Why? State Parks filed an emergency exemption on August, 2009, to develop a broad-based "vegetation restoration plan" for the park (meaning they didn't have to submit their plan for independent review by citizens and scientists). The description of the plan in the exemption document was one sentence long. This was a violation of the emergency exemption clause in the state environmental law because such exemptions apply to true emergencies like a dam is about to bust, or a building is about to fall into the ocean. A decade or more project does not qualify as an "emergency" as the courts ruled in our cause against San Diego County. Citizens only have 35 days to challenge these kinds of exemptions. We were unaware of the exemption until it was too late. December 23, 2012: Received from State Parks a CD containing a partial fulfillment of our request for information. State Parks indicated they would be providing more in approximately four weeks.

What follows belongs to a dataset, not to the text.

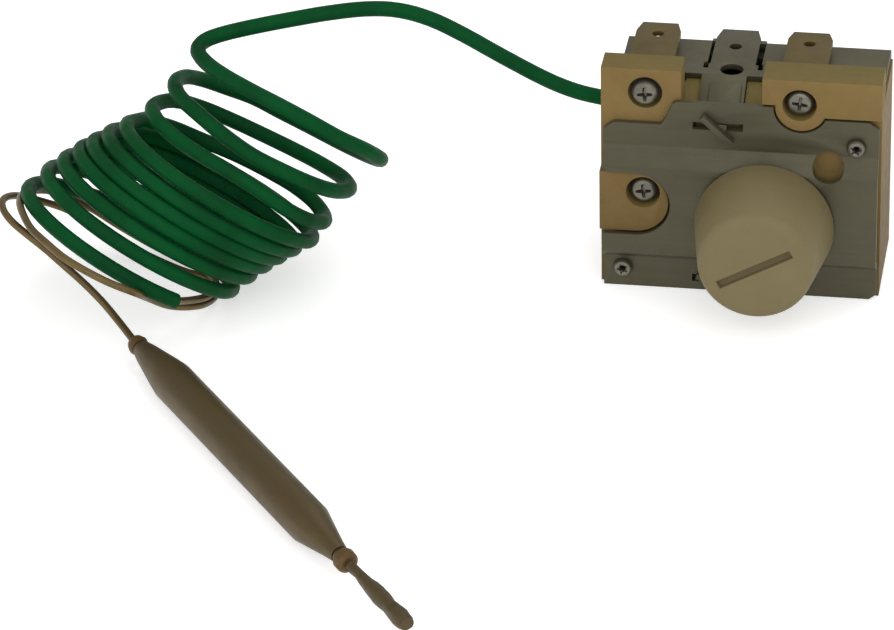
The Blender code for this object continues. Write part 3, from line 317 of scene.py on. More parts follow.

December 17, 2012: Sent State Parks an intent to file a Complaint for Declaratory and Injunctive Relief against the California State Department of Parks and Recreation for their failure to produce documents relating to the destruction of native habitat as part of their project. October 4, 2012: We submitted a Public Records Act request to State Parks for all documents relating to their "reforestation" project in Cuyamaca.